Non-specific spoilers ahead, but spoilers nonetheless. You’ve been warned.

We’ve probably all explored the overall theme at one time or another… if you could watch your life from start to finish.. would you change anything? More specifically… Would you give up your greatest joys to save yourself from your greatest pain? This is the question posed by Arrival. This isn’t the first film to explore this theme, but it’s done in such a unique way. Admittedly I cried for the last full five minutes of the film at least.

BIGGEST SPOILER BELOW:

When the reveal was made that the presumably flashback segments were actually flash forward segments.. revealing not the past but the future… whaaaat. The twist didn’t feel contrived or too manipulated. And it tapped into the greater human emotion of love and loss, how we deal with the things we have no choice in, and how we would choose to deal with those monumental things if we were presented with the choice. Louise (Amy Adams) says yes. She chooses her life with her closing line of “yes”. And we know the pain she is in for, she knows it, too. But we also know the tremendous amount of collective joy ahead of her. Because of that it is inspiring. Her life is not happening to her. She is walking into it full on saying yes. She is making the conscious choice. This is not typical sci-fi alien first encounter fare, and now I understand why it is enjoying eight Oscar nominations, (none for Amy Adams, though personally I think she was deserving).
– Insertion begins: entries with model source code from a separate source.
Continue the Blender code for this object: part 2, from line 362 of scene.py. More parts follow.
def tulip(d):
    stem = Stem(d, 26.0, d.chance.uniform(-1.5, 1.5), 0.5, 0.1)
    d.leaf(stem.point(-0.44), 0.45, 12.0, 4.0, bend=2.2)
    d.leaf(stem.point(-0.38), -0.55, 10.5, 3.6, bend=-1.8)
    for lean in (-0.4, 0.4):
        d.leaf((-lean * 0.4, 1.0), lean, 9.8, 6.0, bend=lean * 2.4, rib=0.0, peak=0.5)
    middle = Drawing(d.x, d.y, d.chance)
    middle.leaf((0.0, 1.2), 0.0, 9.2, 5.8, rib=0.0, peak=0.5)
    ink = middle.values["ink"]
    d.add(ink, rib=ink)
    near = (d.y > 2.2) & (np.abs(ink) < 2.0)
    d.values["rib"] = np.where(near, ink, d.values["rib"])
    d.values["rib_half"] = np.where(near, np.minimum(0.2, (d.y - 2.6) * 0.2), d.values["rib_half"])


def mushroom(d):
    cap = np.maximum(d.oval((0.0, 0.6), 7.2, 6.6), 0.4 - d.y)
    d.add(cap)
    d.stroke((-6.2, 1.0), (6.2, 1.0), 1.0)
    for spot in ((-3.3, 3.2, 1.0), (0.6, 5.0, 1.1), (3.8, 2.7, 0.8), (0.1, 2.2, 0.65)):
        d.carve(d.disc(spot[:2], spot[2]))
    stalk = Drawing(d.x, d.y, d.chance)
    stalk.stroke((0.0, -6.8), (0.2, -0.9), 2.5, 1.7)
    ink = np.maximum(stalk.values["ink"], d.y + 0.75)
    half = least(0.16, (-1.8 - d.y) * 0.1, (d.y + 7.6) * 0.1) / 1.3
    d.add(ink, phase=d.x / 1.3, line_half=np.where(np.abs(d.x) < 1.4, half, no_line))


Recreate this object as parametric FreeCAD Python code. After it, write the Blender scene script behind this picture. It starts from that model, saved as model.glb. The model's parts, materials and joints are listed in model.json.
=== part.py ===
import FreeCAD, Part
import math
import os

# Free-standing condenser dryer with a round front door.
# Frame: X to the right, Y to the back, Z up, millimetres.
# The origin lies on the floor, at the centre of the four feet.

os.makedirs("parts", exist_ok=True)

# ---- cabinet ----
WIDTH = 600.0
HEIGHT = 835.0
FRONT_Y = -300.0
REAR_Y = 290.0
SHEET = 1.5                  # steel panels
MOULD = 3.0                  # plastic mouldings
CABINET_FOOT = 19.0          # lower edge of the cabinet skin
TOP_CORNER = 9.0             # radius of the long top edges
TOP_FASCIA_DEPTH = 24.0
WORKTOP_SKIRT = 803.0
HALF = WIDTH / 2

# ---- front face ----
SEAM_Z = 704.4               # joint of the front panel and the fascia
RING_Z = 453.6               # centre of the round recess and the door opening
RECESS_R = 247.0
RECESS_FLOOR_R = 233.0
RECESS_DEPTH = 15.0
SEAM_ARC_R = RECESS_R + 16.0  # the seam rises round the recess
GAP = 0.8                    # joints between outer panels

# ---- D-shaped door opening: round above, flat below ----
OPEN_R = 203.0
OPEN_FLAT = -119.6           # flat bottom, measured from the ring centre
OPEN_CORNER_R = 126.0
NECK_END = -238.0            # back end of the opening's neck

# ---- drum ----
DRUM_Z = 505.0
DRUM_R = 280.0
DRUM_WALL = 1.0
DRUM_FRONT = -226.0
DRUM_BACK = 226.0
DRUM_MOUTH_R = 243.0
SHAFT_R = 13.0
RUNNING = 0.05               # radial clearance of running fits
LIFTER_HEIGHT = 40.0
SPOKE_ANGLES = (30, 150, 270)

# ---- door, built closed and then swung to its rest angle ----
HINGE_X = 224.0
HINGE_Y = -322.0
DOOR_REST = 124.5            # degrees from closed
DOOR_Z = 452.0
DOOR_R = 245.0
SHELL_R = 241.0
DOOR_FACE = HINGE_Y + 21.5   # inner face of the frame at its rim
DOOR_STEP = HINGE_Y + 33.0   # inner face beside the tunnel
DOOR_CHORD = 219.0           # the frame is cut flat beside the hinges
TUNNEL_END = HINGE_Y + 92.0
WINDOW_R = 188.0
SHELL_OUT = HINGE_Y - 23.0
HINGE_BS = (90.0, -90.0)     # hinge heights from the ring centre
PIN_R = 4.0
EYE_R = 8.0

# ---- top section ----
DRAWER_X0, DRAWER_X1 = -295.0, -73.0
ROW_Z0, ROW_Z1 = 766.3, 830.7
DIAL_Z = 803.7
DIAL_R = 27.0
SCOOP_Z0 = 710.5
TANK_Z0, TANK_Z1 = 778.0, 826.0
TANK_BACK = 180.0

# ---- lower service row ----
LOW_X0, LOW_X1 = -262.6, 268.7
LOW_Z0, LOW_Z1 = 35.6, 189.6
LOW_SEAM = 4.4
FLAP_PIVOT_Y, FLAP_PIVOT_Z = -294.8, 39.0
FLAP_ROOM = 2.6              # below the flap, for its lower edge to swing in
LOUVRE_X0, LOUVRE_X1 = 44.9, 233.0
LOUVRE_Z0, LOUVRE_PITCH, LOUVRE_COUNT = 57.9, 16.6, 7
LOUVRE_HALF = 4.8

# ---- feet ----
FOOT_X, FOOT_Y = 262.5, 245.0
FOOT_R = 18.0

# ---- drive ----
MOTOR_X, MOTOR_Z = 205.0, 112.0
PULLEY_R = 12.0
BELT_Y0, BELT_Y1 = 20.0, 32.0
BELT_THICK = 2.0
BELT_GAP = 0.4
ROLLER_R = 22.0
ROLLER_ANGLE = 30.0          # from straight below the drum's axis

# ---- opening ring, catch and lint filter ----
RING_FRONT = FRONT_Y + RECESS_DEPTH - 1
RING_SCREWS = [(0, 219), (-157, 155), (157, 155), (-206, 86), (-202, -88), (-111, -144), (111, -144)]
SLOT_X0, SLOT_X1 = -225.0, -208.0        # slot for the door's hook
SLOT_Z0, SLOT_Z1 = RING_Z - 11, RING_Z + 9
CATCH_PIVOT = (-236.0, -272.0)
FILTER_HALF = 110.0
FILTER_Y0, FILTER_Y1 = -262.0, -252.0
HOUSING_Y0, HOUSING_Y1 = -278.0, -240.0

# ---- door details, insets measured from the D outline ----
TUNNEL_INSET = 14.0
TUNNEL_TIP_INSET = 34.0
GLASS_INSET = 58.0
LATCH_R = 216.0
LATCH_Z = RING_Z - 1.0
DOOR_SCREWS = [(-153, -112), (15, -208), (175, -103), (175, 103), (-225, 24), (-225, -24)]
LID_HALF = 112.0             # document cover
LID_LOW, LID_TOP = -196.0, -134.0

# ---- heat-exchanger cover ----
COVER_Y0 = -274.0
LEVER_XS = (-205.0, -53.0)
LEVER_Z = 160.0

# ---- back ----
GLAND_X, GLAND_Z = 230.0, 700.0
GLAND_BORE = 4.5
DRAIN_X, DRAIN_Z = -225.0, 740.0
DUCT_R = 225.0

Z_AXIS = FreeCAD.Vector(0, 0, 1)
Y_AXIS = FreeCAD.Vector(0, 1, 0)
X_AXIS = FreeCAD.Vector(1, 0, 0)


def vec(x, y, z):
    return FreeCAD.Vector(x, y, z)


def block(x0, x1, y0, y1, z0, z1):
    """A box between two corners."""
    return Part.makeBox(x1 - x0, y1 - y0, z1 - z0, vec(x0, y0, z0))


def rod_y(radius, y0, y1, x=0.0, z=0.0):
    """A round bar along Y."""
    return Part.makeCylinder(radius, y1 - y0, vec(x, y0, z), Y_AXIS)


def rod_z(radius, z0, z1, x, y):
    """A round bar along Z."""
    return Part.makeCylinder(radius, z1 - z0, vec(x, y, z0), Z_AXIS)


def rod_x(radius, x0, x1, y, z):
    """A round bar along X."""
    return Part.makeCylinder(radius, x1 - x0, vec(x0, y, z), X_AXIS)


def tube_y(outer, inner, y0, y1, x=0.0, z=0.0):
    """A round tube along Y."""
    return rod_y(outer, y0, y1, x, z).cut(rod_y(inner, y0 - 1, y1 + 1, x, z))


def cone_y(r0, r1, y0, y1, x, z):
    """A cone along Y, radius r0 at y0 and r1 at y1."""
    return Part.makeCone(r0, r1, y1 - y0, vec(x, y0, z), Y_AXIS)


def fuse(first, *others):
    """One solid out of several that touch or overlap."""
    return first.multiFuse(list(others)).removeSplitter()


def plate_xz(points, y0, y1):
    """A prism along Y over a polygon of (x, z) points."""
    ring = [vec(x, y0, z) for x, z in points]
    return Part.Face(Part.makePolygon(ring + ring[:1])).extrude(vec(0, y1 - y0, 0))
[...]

When you strip us all down, we each experience immense joy and immense pain as we journey through life. Sometimes it feels out of our control, and that’s frustrating. It’s a shared human condition. The prevalent theme here, bigger than monsters or aliens or our seeming willingness to destroy under the illusion of self preservation- in the end, how many of us would trade all of our most incredible joys in order to not have to feel the incredible sorrow? Probably not many. I hope not many.